DATA EXTRACT:
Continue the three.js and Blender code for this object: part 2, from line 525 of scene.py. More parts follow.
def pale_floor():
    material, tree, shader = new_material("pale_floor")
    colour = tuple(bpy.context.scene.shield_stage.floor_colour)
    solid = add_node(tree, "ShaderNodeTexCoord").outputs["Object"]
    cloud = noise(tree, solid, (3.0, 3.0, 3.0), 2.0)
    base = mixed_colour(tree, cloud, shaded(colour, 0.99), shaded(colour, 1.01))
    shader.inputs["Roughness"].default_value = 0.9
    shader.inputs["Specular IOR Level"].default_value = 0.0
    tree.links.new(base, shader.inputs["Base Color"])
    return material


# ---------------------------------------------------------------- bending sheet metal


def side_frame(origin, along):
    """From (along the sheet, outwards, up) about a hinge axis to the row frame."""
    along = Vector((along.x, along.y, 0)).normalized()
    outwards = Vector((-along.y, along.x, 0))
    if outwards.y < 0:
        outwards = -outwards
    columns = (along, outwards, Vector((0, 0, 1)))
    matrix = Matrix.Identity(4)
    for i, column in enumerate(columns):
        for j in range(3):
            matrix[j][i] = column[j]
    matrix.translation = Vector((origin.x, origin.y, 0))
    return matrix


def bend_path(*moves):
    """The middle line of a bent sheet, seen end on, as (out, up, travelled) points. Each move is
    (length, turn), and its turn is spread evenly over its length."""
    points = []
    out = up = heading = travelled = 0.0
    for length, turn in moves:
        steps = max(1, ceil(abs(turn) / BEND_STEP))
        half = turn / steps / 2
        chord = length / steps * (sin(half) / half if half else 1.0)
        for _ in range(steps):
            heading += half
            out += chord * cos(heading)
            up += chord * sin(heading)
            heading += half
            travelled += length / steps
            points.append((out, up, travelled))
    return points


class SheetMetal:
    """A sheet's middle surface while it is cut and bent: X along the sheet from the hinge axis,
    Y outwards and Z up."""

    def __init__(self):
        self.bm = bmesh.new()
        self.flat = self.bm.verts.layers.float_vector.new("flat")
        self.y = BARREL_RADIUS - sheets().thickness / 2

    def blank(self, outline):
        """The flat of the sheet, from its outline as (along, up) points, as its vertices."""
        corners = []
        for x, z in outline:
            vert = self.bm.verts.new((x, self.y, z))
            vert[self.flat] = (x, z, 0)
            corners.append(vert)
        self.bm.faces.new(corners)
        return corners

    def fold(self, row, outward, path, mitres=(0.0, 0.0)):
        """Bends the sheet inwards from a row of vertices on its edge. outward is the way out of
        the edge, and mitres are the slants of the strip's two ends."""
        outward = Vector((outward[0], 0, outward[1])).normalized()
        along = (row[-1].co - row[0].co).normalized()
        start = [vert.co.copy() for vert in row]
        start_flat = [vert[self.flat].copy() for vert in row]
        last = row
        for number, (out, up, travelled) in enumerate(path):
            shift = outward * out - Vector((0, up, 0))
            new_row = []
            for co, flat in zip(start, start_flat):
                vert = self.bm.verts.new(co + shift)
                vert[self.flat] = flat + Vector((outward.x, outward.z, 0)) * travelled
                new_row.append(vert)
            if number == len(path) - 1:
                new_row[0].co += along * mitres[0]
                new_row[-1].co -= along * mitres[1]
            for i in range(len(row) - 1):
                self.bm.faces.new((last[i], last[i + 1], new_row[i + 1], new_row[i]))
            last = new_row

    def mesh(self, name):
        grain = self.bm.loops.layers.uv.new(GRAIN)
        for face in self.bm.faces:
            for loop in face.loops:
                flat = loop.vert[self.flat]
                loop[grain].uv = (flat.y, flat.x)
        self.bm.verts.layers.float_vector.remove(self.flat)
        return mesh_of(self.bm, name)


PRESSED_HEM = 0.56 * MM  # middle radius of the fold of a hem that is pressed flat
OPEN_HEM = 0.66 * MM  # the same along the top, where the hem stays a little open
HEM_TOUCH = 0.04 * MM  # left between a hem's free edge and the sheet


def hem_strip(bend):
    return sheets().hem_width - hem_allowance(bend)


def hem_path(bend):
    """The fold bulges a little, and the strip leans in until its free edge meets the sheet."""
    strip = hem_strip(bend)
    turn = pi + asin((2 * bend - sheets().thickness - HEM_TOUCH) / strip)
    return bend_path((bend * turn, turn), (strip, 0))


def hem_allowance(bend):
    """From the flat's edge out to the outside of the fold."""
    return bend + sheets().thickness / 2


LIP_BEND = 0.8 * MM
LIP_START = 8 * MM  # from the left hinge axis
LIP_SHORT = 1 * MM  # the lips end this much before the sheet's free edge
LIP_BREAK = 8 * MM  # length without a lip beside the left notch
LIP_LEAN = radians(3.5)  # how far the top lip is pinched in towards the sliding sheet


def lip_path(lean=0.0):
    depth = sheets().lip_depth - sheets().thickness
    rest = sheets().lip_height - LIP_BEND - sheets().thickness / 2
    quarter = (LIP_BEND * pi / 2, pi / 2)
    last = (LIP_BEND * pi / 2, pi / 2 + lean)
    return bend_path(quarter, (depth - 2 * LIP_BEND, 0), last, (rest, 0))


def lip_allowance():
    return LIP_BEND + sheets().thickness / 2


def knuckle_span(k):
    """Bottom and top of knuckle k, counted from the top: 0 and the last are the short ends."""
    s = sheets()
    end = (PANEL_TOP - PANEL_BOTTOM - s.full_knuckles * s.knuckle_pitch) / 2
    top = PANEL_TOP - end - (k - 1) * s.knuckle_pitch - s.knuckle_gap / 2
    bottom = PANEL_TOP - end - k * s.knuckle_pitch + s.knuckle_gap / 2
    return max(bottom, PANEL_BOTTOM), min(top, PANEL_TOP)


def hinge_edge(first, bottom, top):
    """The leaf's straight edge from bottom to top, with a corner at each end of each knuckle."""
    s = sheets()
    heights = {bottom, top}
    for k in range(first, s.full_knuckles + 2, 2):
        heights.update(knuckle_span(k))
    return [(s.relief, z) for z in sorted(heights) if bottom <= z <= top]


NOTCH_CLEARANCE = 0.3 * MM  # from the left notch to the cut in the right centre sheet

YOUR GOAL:
Give the data again, exactly as it stands.

THE SOLUTION:
Continue the three.js and Blender code for this object: part 2, from line 525 of scene.py. More parts follow.
def pale_floor():
    material, tree, shader = new_material("pale_floor")
    colour = tuple(bpy.context.scene.shield_stage.floor_colour)
    solid = add_node(tree, "ShaderNodeTexCoord").outputs["Object"]
    cloud = noise(tree, solid, (3.0, 3.0, 3.0), 2.0)
    base = mixed_colour(tree, cloud, shaded(colour, 0.99), shaded(colour, 1.01))
    shader.inputs["Roughness"].default_value = 0.9
    shader.inputs["Specular IOR Level"].default_value = 0.0
    tree.links.new(base, shader.inputs["Base Color"])
    return material


# ---------------------------------------------------------------- bending sheet metal


def side_frame(origin, along):
    """From (along the sheet, outwards, up) about a hinge axis to the row frame."""
    along = Vector((along.x, along.y, 0)).normalized()
    outwards = Vector((-along.y, along.x, 0))
    if outwards.y < 0:
        outwards = -outwards
    columns = (along, outwards, Vector((0, 0, 1)))
    matrix = Matrix.Identity(4)
    for i, column in enumerate(columns):
        for j in range(3):
            matrix[j][i] = column[j]
    matrix.translation = Vector((origin.x, origin.y, 0))
    return matrix


def bend_path(*moves):
    """The middle line of a bent sheet, seen end on, as (out, up, travelled) points. Each move is
    (length, turn), and its turn is spread evenly over its length."""
    points = []
    out = up = heading = travelled = 0.0
    for length, turn in moves:
        steps = max(1, ceil(abs(turn) / BEND_STEP))
        half = turn / steps / 2
        chord = length / steps * (sin(half) / half if half else 1.0)
        for _ in range(steps):
            heading += half
            out += chord * cos(heading)
            up += chord * sin(heading)
            heading += half
            travelled += length / steps
            points.append((out, up, travelled))
    return points


class SheetMetal:
    """A sheet's middle surface while it is cut and bent: X along the sheet from the hinge axis,
    Y outwards and Z up."""

    def __init__(self):
        self.bm = bmesh.new()
        self.flat = self.bm.verts.layers.float_vector.new("flat")
        self.y = BARREL_RADIUS - sheets().thickness / 2

    def blank(self, outline):
        """The flat of the sheet, from its outline as (along, up) points, as its vertices."""
        corners = []
        for x, z in outline:
            vert = self.bm.verts.new((x, self.y, z))
            vert[self.flat] = (x, z, 0)
            corners.append(vert)
        self.bm.faces.new(corners)
        return corners

    def fold(self, row, outward, path, mitres=(0.0, 0.0)):
        """Bends the sheet inwards from a row of vertices on its edge. outward is the way out of
        the edge, and mitres are the slants of the strip's two ends."""
        outward = Vector((outward[0], 0, outward[1])).normalized()
        along = (row[-1].co - row[0].co).normalized()
        start = [vert.co.copy() for vert in row]
        start_flat = [vert[self.flat].copy() for vert in row]
        last = row
        for number, (out, up, travelled) in enumerate(path):
            shift = outward * out - Vector((0, up, 0))
            new_row = []
            for co, flat in zip(start, start_flat):
                vert = self.bm.verts.new(co + shift)
                vert[self.flat] = flat + Vector((outward.x, outward.z, 0)) * travelled
                new_row.append(vert)
            if number == len(path) - 1:
                new_row[0].co += along * mitres[0]
                new_row[-1].co -= along * mitres[1]
            for i in range(len(row) - 1):
                self.bm.faces.new((last[i], last[i + 1], new_row[i + 1], new_row[i]))
            last = new_row

    def mesh(self, name):
        grain = self.bm.loops.layers.uv.new(GRAIN)
        for face in self.bm.faces:
            for loop in face.loops:
                flat = loop.vert[self.flat]
                loop[grain].uv = (flat.y, flat.x)
        self.bm.verts.layers.float_vector.remove(self.flat)
        return mesh_of(self.bm, name)


PRESSED_HEM = 0.56 * MM  # middle radius of the fold of a hem that is pressed flat
OPEN_HEM = 0.66 * MM  # the same along the top, where the hem stays a little open
HEM_TOUCH = 0.04 * MM  # left between a hem's free edge and the sheet


def hem_strip(bend):
    return sheets().hem_width - hem_allowance(bend)


def hem_path(bend):
    """The fold bulges a little, and the strip leans in until its free edge meets the sheet."""
    strip = hem_strip(bend)
    turn = pi + asin((2 * bend - sheets().thickness - HEM_TOUCH) / strip)
    return bend_path((bend * turn, turn), (strip, 0))


def hem_allowance(bend):
    """From the flat's edge out to the outside of the fold."""
    return bend + sheets().thickness / 2


LIP_BEND = 0.8 * MM
LIP_START = 8 * MM  # from the left hinge axis
LIP_SHORT = 1 * MM  # the lips end this much before the sheet's free edge
LIP_BREAK = 8 * MM  # length without a lip beside the left notch
LIP_LEAN = radians(3.5)  # how far the top lip is pinched in towards the sliding sheet


def lip_path(lean=0.0):
    depth = sheets().lip_depth - sheets().thickness
    rest = sheets().lip_height - LIP_BEND - sheets().thickness / 2
    quarter = (LIP_BEND * pi / 2, pi / 2)
    last = (LIP_BEND * pi / 2, pi / 2 + lean)
    return bend_path(quarter, (depth - 2 * LIP_BEND, 0), last, (rest, 0))


def lip_allowance():
    return LIP_BEND + sheets().thickness / 2


def knuckle_span(k):
    """Bottom and top of knuckle k, counted from the top: 0 and the last are the short ends."""
    s = sheets()
    end = (PANEL_TOP - PANEL_BOTTOM - s.full_knuckles * s.knuckle_pitch) / 2
    top = PANEL_TOP - end - (k - 1) * s.knuckle_pitch - s.knuckle_gap / 2
    bottom = PANEL_TOP - end - k * s.knuckle_pitch + s.knuckle_gap / 2
    return max(bottom, PANEL_BOTTOM), min(top, PANEL_TOP)


def hinge_edge(first, bottom, top):
    """The leaf's straight edge from bottom to top, with a corner at each end of each knuckle."""
    s = sheets()
    heights = {bottom, top}
    for k in range(first, s.full_knuckles + 2, 2):
        heights.update(knuckle_span(k))
    return [(s.relief, z) for z in sorted(heights) if bottom <= z <= top]


NOTCH_CLEARANCE = 0.3 * MM  # from the left notch to the cut in the right centre sheet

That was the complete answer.